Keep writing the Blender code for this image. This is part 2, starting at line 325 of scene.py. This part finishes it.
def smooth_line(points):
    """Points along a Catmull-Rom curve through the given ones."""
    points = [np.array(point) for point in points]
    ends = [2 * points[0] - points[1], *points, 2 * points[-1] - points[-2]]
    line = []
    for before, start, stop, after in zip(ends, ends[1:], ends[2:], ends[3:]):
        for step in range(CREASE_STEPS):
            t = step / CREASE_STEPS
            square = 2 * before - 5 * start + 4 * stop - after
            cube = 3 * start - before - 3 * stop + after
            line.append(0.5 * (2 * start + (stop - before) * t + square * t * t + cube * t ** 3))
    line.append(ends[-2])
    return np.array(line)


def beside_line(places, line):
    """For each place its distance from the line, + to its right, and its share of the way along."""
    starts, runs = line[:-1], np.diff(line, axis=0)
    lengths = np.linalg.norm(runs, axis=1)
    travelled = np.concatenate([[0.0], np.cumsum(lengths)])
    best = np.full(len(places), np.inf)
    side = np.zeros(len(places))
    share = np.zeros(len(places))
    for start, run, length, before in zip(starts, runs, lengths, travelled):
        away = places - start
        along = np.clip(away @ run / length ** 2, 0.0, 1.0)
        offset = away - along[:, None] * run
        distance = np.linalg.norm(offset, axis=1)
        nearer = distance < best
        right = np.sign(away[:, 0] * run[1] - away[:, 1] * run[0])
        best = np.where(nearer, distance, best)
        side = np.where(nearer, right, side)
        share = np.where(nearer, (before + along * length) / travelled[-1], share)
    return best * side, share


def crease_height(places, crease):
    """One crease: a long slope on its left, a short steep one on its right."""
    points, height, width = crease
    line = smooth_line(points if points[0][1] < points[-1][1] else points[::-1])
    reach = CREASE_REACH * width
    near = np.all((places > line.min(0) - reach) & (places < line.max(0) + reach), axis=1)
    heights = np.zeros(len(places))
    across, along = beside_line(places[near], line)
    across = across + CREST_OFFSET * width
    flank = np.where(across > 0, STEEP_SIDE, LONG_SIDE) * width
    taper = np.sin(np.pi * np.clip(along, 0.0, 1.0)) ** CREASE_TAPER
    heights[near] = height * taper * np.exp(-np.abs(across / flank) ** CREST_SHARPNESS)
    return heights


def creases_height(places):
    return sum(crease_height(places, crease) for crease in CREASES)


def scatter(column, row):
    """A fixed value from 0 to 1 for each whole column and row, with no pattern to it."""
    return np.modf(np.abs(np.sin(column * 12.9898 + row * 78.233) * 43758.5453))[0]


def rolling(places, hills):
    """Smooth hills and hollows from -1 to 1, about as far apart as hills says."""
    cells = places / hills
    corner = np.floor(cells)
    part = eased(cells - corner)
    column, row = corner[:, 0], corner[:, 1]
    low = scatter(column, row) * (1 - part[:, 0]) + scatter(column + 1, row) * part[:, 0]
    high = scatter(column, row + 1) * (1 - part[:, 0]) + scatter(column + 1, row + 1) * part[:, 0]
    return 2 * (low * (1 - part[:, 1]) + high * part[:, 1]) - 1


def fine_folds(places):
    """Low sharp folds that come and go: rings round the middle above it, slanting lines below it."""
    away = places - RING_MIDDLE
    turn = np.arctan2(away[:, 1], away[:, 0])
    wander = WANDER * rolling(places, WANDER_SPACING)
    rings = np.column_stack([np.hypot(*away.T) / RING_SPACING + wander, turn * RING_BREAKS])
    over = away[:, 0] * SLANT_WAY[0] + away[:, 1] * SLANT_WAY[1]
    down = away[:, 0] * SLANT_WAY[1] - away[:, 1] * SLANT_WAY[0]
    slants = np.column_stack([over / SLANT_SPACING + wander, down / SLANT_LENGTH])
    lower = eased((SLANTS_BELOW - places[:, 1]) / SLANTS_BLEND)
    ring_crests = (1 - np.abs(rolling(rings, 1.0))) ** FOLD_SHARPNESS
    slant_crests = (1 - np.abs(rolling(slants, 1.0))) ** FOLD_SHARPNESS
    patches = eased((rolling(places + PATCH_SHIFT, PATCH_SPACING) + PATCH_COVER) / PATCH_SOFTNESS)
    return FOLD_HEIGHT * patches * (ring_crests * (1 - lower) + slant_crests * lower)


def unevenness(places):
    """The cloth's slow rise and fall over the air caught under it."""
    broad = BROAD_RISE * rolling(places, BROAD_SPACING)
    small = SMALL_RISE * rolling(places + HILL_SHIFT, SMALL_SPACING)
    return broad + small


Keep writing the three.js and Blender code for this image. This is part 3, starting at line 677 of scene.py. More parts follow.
────────────────────
### REQUIRED WORK:
Write the entries again, exactly as they stand.

### PROBLEM SOLUTION:
Keep writing the Blender code for this image. This is part 2, starting at line 325 of scene.py. This part finishes it.
def smooth_line(points):
    """Points along a Catmull-Rom curve through the given ones."""
    points = [np.array(point) for point in points]
    ends = [2 * points[0] - points[1], *points, 2 * points[-1] - points[-2]]
    line = []
    for before, start, stop, after in zip(ends, ends[1:], ends[2:], ends[3:]):
        for step in range(CREASE_STEPS):
            t = step / CREASE_STEPS
            square = 2 * before - 5 * start + 4 * stop - after
            cube = 3 * start - before - 3 * stop + after
            line.append(0.5 * (2 * start + (stop - before) * t + square * t * t + cube * t ** 3))
    line.append(ends[-2])
    return np.array(line)


def beside_line(places, line):
    """For each place its distance from the line, + to its right, and its share of the way along."""
    starts, runs = line[:-1], np.diff(line, axis=0)
    lengths = np.linalg.norm(runs, axis=1)
    travelled = np.concatenate([[0.0], np.cumsum(lengths)])
    best = np.full(len(places), np.inf)
    side = np.zeros(len(places))
    share = np.zeros(len(places))
    for start, run, length, before in zip(starts, runs, lengths, travelled):
        away = places - start
        along = np.clip(away @ run / length ** 2, 0.0, 1.0)
        offset = away - along[:, None] * run
        distance = np.linalg.norm(offset, axis=1)
        nearer = distance < best
        right = np.sign(away[:, 0] * run[1] - away[:, 1] * run[0])
        best = np.where(nearer, distance, best)
        side = np.where(nearer, right, side)
        share = np.where(nearer, (before + along * length) / travelled[-1], share)
    return best * side, share


def crease_height(places, crease):
    """One crease: a long slope on its left, a short steep one on its right."""
    points, height, width = crease
    line = smooth_line(points if points[0][1] < points[-1][1] else points[::-1])
    reach = CREASE_REACH * width
    near = np.all((places > line.min(0) - reach) & (places < line.max(0) + reach), axis=1)
    heights = np.zeros(len(places))
    across, along = beside_line(places[near], line)
    across = across + CREST_OFFSET * width
    flank = np.where(across > 0, STEEP_SIDE, LONG_SIDE) * width
    taper = np.sin(np.pi * np.clip(along, 0.0, 1.0)) ** CREASE_TAPER
    heights[near] = height * taper * np.exp(-np.abs(across / flank) ** CREST_SHARPNESS)
    return heights


def creases_height(places):
    return sum(crease_height(places, crease) for crease in CREASES)


def scatter(column, row):
    """A fixed value from 0 to 1 for each whole column and row, with no pattern to it."""
    return np.modf(np.abs(np.sin(column * 12.9898 + row * 78.233) * 43758.5453))[0]


def rolling(places, hills):
    """Smooth hills and hollows from -1 to 1, about as far apart as hills says."""
    cells = places / hills
    corner = np.floor(cells)
    part = eased(cells - corner)
    column, row = corner[:, 0], corner[:, 1]
    low = scatter(column, row) * (1 - part[:, 0]) + scatter(column + 1, row) * part[:, 0]
    high = scatter(column, row + 1) * (1 - part[:, 0]) + scatter(column + 1, row + 1) * part[:, 0]
    return 2 * (low * (1 - part[:, 1]) + high * part[:, 1]) - 1


def fine_folds(places):
    """Low sharp folds that come and go: rings round the middle above it, slanting lines below it."""
    away = places - RING_MIDDLE
    turn = np.arctan2(away[:, 1], away[:, 0])
    wander = WANDER * rolling(places, WANDER_SPACING)
    rings = np.column_stack([np.hypot(*away.T) / RING_SPACING + wander, turn * RING_BREAKS])
    over = away[:, 0] * SLANT_WAY[0] + away[:, 1] * SLANT_WAY[1]
    down = away[:, 0] * SLANT_WAY[1] - away[:, 1] * SLANT_WAY[0]
    slants = np.column_stack([over / SLANT_SPACING + wander, down / SLANT_LENGTH])
    lower = eased((SLANTS_BELOW - places[:, 1]) / SLANTS_BLEND)
    ring_crests = (1 - np.abs(rolling(rings, 1.0))) ** FOLD_SHARPNESS
    slant_crests = (1 - np.abs(rolling(slants, 1.0))) ** FOLD_SHARPNESS
    patches = eased((rolling(places + PATCH_SHIFT, PATCH_SPACING) + PATCH_COVER) / PATCH_SOFTNESS)
    return FOLD_HEIGHT * patches * (ring_crests * (1 - lower) + slant_crests * lower)


def unevenness(places):
    """The cloth's slow rise and fall over the air caught under it."""
    broad = BROAD_RISE * rolling(places, BROAD_SPACING)
    small = SMALL_RISE * rolling(places + HILL_SHIFT, SMALL_SPACING)
    return broad + small


Keep writing the three.js and Blender code for this image. This is part 3, starting at line 677 of scene.py. More parts follow.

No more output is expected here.